FILTER(?linkingProp1 = beol:hasAuthor || ?linkingProp1 = beol:hasRecipient )
FILTER(?linkingProp2 = beol:hasAuthor || ?linkingProp2 = beol:hasRecipient )
} ORDER BY ?date
Note that position of the FILTER statements does not play a significant role in the optimization.
If a Gravsearch query contains statements in UNION
, OPTIONAL
, MINUS
, or
FILTER NOT EXISTS
, they are reordered
by defining a graph per block. For example, consider the following query with UNION
:
{
?thing anything:hasRichtext ?richtext .
FILTER knora-api:matchText(?richtext, "test")
?thing anything:hasInteger ?int .
?int knora-api:intValueAsInt 1 .
}
UNION
{
?thing anything:hasText ?text .
FILTER knora-api:matchText(?text, "test")

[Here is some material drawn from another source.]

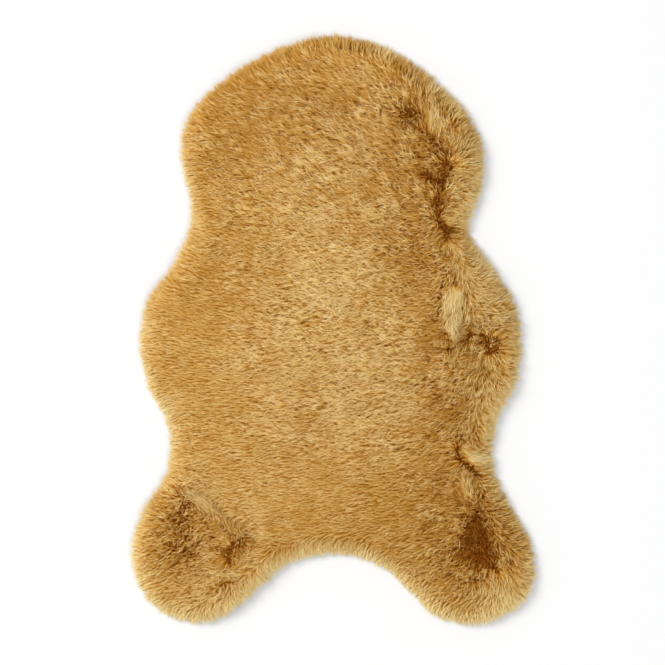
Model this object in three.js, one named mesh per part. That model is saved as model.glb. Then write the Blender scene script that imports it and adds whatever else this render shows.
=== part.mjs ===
// A sheepskin-shaped pile rug, laid flat on the floor with its head end toward +Y.
// Units are millimetres and +Z is up. The origin lies on the floor under the middle of the
// rug's box. The rug is one piece: a lumpy slab of pile with a flat underside, and separate
// locks of pile all round its rim that lie out level on the floor.
import * as THREE from "three";

// Overall size, measured over the tips of the locks
const RUG_WIDTH = 550;
const RUG_LENGTH = 800;

// The slab of pile, whose rim lies a little inside the pile's outer edge
const PILE_HEIGHT = 25;
const RIM_HEIGHT = 12;
const RIM_INSET = 10;

// The locks round the rim, and how one narrows between its root and its tip
const LOCK_COUNT = 288;
const LOCK_REACH = 12;
const LOCK_WAIST_AT = 0.55;
const LOCK_WAIST_WIDTH = 0.66;
const LOCK_WAIST_HEIGHT = 0.62;

// How much the locks differ, as shares of their reach, their height and the gap between them
const REACH_SPREAD = 0.22;
const HEIGHT_SPREAD = 0.2;
const SWEEP_SPREAD = 0.15;

// The outer edge of the pile seen from above, anticlockwise from the right flank
const EDGE = [
  { place: "right flank", x: 255, y: -8 },
  { place: "right flank, upper", x: 245, y: 40 },
  { place: "right of the neck, lower", x: 215, y: 88 },
  { place: "right of the neck", x: 185, y: 134 },
  { place: "right of the head, lower", x: 200, y: 190 },
  { place: "right of the head", x: 204, y: 240 },
  { place: "right of the head, upper", x: 185, y: 288 },
  { place: "right of the crown", x: 141, y: 336 },
  { place: "crown, right", x: 75, y: 383 },
  { place: "crown", x: 0, y: 400 },
  { place: "crown, left", x: -70, y: 384 },
  { place: "left of the crown", x: -155, y: 335 },
  { place: "left of the head, upper", x: -197, y: 288 },
  { place: "left of the head", x: -206, y: 238 },
  { place: "left of the neck", x: -192, y: 152 },
  { place: "left of the neck, lower", x: -216, y: 91 },
  { place: "left flank, upper", x: -251, y: 42 },
  { place: "left flank", x: -262, y: -14 },
  { place: "left flank, lower", x: -251, y: -76 },
  { place: "left waist", x: -223, y: -132 },
  { place: "left waist, lower", x: -225, y: -190 },
  { place: "left thigh", x: -259, y: -246 },
  { place: "left leg", x: -273, y: -302 },
  { place: "left foot, outer", x: -258, y: -356 },
  { place: "left foot, outer heel", x: -226, y: -386 },
  { place: "left foot", x: -184, y: -397 },
  { place: "left foot, inner heel", x: -142, y: -384 },
  { place: "left foot, inner", x: -102, y: -352 },
  { place: "bay, left", x: -62, y: -317 },
  { place: "bay", x: 2, y: -304 },
  { place: "bay, right", x: 60, y: -317 },
  { place: "right foot, inner", x: 102, y: -352 },
  { place: "right foot, inner heel", x: 136, y: -386 },
  { place: "right foot", x: 188, y: -399 },
  { place: "right foot, outer heel", x: 234, y: -386 },
  { place: "right foot, outer", x: 268, y: -355 },
  { place: "right leg", x: 271, y: -296 },
  { place: "right thigh", x: 237, y: -232 },
  { place: "right waist, lower", x: 216, y: -180 },
  { place: "right waist", x: 223, y: -122 },
  { place: "right flank, lower", x: 249, y: -70 },
];

// The rounded shoulder of the pile, ring by ring: how far in from the rim it lies, what share
// of the pile's height it has, and whether it keeps only every second point
const SHOULDER_RINGS = [
  { inset: 4, share: 0.66, thinned: false },
  { inset: 10, share: 0.84, thinned: true },
  { inset: 18, share: 0.95, thinned: false },
  { inset: 28, share: 1, thinned: false },
];

// The rings across the top, as shares of the way from the shoulder to the middle
const TOP_RINGS = [
  { inward: 0.05, thinned: false },
  { inward: 0.11, thinned: false },
  { inward: 0.18, thinned: false },
  { inward: 0.26, thinned: false },
  { inward: 0.35, thinned: false },
  { inward: 0.45, thinned: false },
  { inward: 0.56, thinned: false },
  { inward: 0.67, thinned: false },
  { inward: 0.78, thinned: true },
  { inward: 0.89, thinned: true },
];
const MIDDLE = new THREE.Vector3(0, -60, 0);

// Partings and dents where the pile falls open, and ridges where it closes up
const FOLDS = [
  { place: "head parting, upper", x1: 96, y1: 300, x2: 112, y2: 284, rise: -4, reach: 20 },
  { place: "head parting, middle", x1: 138, y1: 262, x2: 156, y2: 222, rise: -6, reach: 18 },
  { place: "head parting, lower", x1: 156, y1: 222, x2: 144, y2: 172, rise: -6, reach: 16 },
  { place: "neck parting", x1: 144, y1: 172, x2: 154, y2: 132, rise: -5, reach: 16 },
  { place: "flank ridge, upper", x1: 170, y1: 112, x2: 165, y2: 50, rise: 3, reach: 14 },
  { place: "flank ridge, lower", x1: 165, y1: 50, x2: 156, y2: -2, rise: 3, reach: 14 },
  { place: "flank dent", x1: 206, y1: -8, x2: 214, y2: -22, rise: -6, reach: 20 },
  { place: "waist parting", x1: 172, y1: -172, x2: 186, y2: -188, rise: -4, reach: 12 },
  { place: "right leg dent", x1: 196, y1: -256, x2: 194, y2: -302, rise: -7, reach: 22 },
  { place: "left leg dent, outer", x1: -206, y1: -254, x2: -218, y2: -292, rise: -5, reach: 20 },
  { place: "left leg dent, inner", x1: -132, y1: -298, x2: -142, y2: -310, rise: -4, reach: 18 },
  { place: "left leg ridge", x1: -198, y1: -222, x2: -150, y2: -268, rise: 3, reach: 16 },
];

// The soft swells of the pile: crest to crest, the way they run, and how high they stand
const SWELLS = [
  { length: 230, heading: 20, shift: 0.1, rise: 1.2 },
  { length: 170, heading: 75, shift: 0.45, rise: 1.1 },
  { length: 118, heading: 130, shift: 0.7, rise: 1 },
  { length: 92, heading: 48, shift: 0.3, rise: 0.8 },
];

/** A share from 0 to 1 that looks random, but is the same for the same number each time. */
function scatter(number) {
  const wave = Math.sin(number * 12.9898 + 4.1414) * 43758.5453;
  return wave - Math.floor(wave);
}

/** The same, from -1 to 1. */
function spread(number) {
  return scatter(number) * 2 - 1;
}

/** The rim of the slab as evenly spaced places, each with its outward direction. */
function rimPlaces() {
  const points = EDGE.map(({ x, y }) => new THREE.Vector3(x, y, 0));
  const curve = new THREE.CatmullRomCurve3(points, true, "centripetal");
  curve.arcLengthDivisions = 1000;
  const places = [];
  for (let i = 0; i < LOCK_COUNT; i += 1) {
    const along = i / LOCK_COUNT;
    const edge = curve.getPointAt(along);
    const way = curve.getTangentAt(along);
    const out = new THREE.Vector3(way.y, -way.x, 0);
    places.push({ point: edge.addScaledVector(out, -RIM_INSET), out });
  }
  return places;
}

/** The distance from (x, y) to the line between a fold's two ends. */
function distanceToFold(x, y, fold) {
  const start = new THREE.Vector3(fold.x1, fold.y1, 0);
  const end = new THREE.Vector3(fold.x2, fold.y2, 0);
  const here = new THREE.Vector3(x, y, 0);
  const nearest = new THREE.Line3(start, end).closestPointToPoint(here, true, new THREE.Vector3());
  return here.distanceTo(nearest);
}

/** How far the top of the pile stands above or below its plain height at (x, y). */
function lumps(x, y) {
  let rise = 0;
  for (const swell of SWELLS) {
    const heading = THREE.MathUtils.degToRad(swell.heading);
    const along = (x * Math.cos(heading) + y * Math.sin(heading)) / swell.length;
    rise += swell.rise * Math.sin(2 * Math.PI * (along + swell.shift));
  }
  for (const fold of FOLDS) {
    const away = distanceToFold(x, y, fold) / fold.reach;
    rise += fold.rise * Math.exp(-away * away);
  }
  return rise;
}

/** A point on the top of the pile at (x, y), where the slab has a share of its full height. */
function onPile(x, y, share) {
  return new THREE.Vector3(x, y, share * (PILE_HEIGHT + lumps(x, y)));
}

/** Gathers points and triangles, which all face out of the solid. */
class SolidBuilder {
  constructor() {
    this.points = [];
    this.triangles = [];
  }

  /** Adds one point and returns its number. */
  point(position) {
    this.points.push(position);
    return this.points.length - 1;
  }

  /** Adds a closed ring of points and returns their numbers. */
  ring(positions) {
    return positions.map((position) => this.point(position));
  }

  triangle(a, b, c) {
    this.triangles.push(a, b, c);
  }

  /** Adds a flat or bent four-sided face, its corners anticlockwise seen from outside. */
  quad(a, b, c, d) {
    this.triangle(a, b, c);
    this.triangle(a, c, d);
  }

  /** Joins a ring to one inside it that has as many points, or half as many. */
  band(outer, inner) {
    const thinned = inner.length < outer.length;
    for (let i = 0; i < inner.length; i += 1) {
      const next = (i + 1) % inner.length;
      if (thinned) {
        const after = (2 * i + 2) % outer.length;
        this.triangle(outer[2 * i], outer[2 * i + 1], inner[i]);
        this.triangle(outer[2 * i + 1], inner[next], inner[i]);
        this.triangle(outer[2 * i + 1], outer[after], inner[next]);
      } else {
        this.quad(outer[i], outer[next], inner[next], inner[i]);
      }
    }
  }

  /** Joins a ring to one point, which lies to the left of each step along the ring. */
  fan(ring, middle) {
    for (let i = 0; i < ring.length; i += 1) {
      this.triangle(ring[i], ring[(i + 1) % ring.length], middle);
    }
  }

  /** The finished solid in the rug's full size, centred on the origin and on the floor. */
  geometry() {
    const box = new THREE.Box3().setFromPoints(this.points);
    const size = box.getSize(new THREE.Vector3());
    const middle = box.getCenter(new THREE.Vector3());
    const geometry = new THREE.BufferGeometry().setFromPoints(this.points);
    geometry.setIndex(this.triangles);
    geometry.translate(-middle.x, -middle.y, -box.min.z);
    geometry.scale(RUG_WIDTH / size.x, RUG_LENGTH / size.y, 1);
    geometry.computeVertexNormals();
    return geometry;
  }
}

/** Adds one four-sided lock on a patch of the rim, with its lower side level on the floor. */
function addLock(solid, corners, out, number) {
  const [left, right, , upperLeft] = corners.map((corner) => solid.points[corner]);
  const reach = LOCK_REACH * (1 + REACH_SPREAD * spread(number));
  const sweep = SWEEP_SPREAD * spread(number + LOCK_COUNT);
  const thickness = 1 + HEIGHT_SPREAD * spread(number + 2 * LOCK_COUNT);

  const across = right.clone().sub(left);
  const root = left.clone().add(right).multiplyScalar(0.5);
  const tip = root.clone().addScaledVector(out, reach).addScaledVector(across, sweep);
  const middle = root.clone().lerp(tip, LOCK_WAIST_AT);
  const half = across.clone().multiplyScalar(LOCK_WAIST_WIDTH / 2);
  const up = new THREE.Vector3(0, 0, upperLeft.z * LOCK_WAIST_HEIGHT * thickness);
  const waist = solid.ring([
    middle.clone().sub(half),
    middle.clone().add(half),
    middle.clone().add(half).add(up),
    middle.clone().sub(half).add(up),
  ]);
  solid.band(corners, waist);
  solid.fan(waist, solid.point(tip));
}

/** Adds the underside and the wall of locks, and returns the ring along the wall's top. */
function addRim(solid, places) {
  const foot = solid.ring(places.map(({ point }) => point.clone()));
  const top = solid.ring(places.map(({ point }) => point.clone().setZ(RIM_HEIGHT)));
  places.forEach(({ out }, i) => {
    const next = (i + 1) % LOCK_COUNT;
    const away = out.clone().add(places[next].out).normalize();
    addLock(solid, [foot[i], foot[next], top[next], top[i]], away, i);
  });
  solid.fan([...foot].reverse(), solid.point(MIDDLE.clone()));
  return top;
}

/** Every second item of a list. */
function thin(list) {
  return list.filter((item, i) => i % 2 === 0);
}

/** Adds one ring of the pile's surface above a list of places, and joins it to the last ring. */
function addPileRing(solid, outer, line, share) {
  const inner = solid.ring(line.map(({ x, y }) => onPile(x, y, share)));
  solid.band(outer, inner);
  return inner;
}

/** The pelt: the wall of locks, the rounded shoulder inside it, and the lumpy top. */
function peltGeometry() {
  const solid = new SolidBuilder();
  let places = rimPlaces();
  let ring = addRim(solid, places);
  let line = [];
  for (const { inset, share, thinned } of SHOULDER_RINGS) {
    places = thinned ? thin(places) : places;
    line = places.map(({ point, out }) => point.clone().addScaledVector(out, -inset));
    ring = addPileRing(solid, ring, line, share);
  }
  for (const { inward, thinned } of TOP_RINGS) {
    line = thinned ? thin(line) : line;
    const drawnIn = line.map((point) => point.clone().lerp(MIDDLE, inward));
    ring = addPileRing(solid, ring, drawnIn, 1);
  }
  solid.fan(ring, solid.point(onPile(MIDDLE.x, MIDDLE.y, 1)));
  return solid.geometry();
}

const pileMaterial = new THREE.MeshStandardMaterial({
  color: new THREE.Color("rgb(192, 146, 80)"),
  roughness: 0.95,
  metalness: 0,
});

const pelt = new THREE.Mesh(peltGeometry(), pileMaterial);
pelt.name = "pelt";

const rug = new THREE.Group();
rug.add(pelt);

export default rug;
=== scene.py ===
"""A sheepskin-shaped rug with a dense golden pile, laid flat on a pale floor.

The rug is dressed in three layers, as the real one is made: a thin ground cloth, the dense
underfur that stands on it, and the hairs that show. All sizes in the tables are millimetres
in the rug's own frame: +X to the right and +Y to the head end, seen from above.
"""

import logging
import math
from dataclasses import dataclass, field
from enum import Enum

import bmesh
import bpy
import numpy as np
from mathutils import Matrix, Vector
from mathutils.geometry import delaunay_2d_cdt


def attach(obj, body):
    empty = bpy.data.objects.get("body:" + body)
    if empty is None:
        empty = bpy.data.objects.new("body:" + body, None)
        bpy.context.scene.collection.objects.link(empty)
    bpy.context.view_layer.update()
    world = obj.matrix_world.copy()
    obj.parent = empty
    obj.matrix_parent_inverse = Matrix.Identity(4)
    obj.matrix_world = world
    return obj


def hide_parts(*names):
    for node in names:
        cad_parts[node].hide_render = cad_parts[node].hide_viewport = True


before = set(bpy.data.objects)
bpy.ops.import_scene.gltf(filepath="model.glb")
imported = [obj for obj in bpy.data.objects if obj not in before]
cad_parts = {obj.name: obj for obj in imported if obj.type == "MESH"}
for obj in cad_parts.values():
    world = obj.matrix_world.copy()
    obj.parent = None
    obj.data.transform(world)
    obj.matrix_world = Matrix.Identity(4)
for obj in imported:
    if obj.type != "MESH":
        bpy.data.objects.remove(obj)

log = logging.getLogger("rug")
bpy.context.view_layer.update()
NODE = "pelt"
BODY = "root"
MM = 0.001
UV_NAME = "OFBake"
TINY = 1e-9
NEAR = 1e-6
UP = (0.0, 0.0, 1.0)
LEVEL = (1.0, 1.0, 0.0)
HALF_GREY = (0.5, 0.5, 0.5)

Socket = bpy.types.NodeSocket
Colour = tuple[float, float, float]
Stops = tuple[tuple[float, Colour], ...]
Faces = list[tuple[int, ...]]


@dataclass(frozen=True)
class Place:
    """A named place on the outer edge of the pile."""

    place: str
    x: float
    y: float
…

?thing anything:hasInteger ?int .
?int knora-api:intValueAsInt 3 .
}
This would result in one graph per block of the UNION
. Each graph is then sorted, and the statements of its
block are rearranged according to the topological order of graph. This is the result:
{
?int knora-api:intValueAsInt 1 .
?thing anything:hasRichtext ?richtext .
?thing anything:hasInteger ?int .
FILTER(knora-api:matchText(?richtext, "test"))
} UNION {
?int knora-api:intValueAsInt 3 .
?thing anything:hasText ?text .
?thing anything:hasInteger ?int .
FILTER(knora-api:matchText(?text, "test"))
}
Cyclic Graphs
The topological sorting algorithm can only be used for DAGs (directed acyclic graphs). However, a Gravsearch query can contains statements that result in a cyclic graph, e.g.:
PREFIX anything: <http://0.0.0.0:3333/ontology/0001/anything/simple/v2#>
PREFIX knora-api: <http://api.knora.org/ontology/knora-api/simple/v2#>
CONSTRUCT {
?thing knora-api:isMainResource true .
} WHERE {
?thing anything:hasOtherThing ?thing1 .
?thing1 anything:hasOtherThing ?thing2 .
?thing2 anything:hasOtherThing ?thing .
In this case, the algorithm tries to break the cycles in order to sort the graph. If this is not possible, the query statements are not reordered.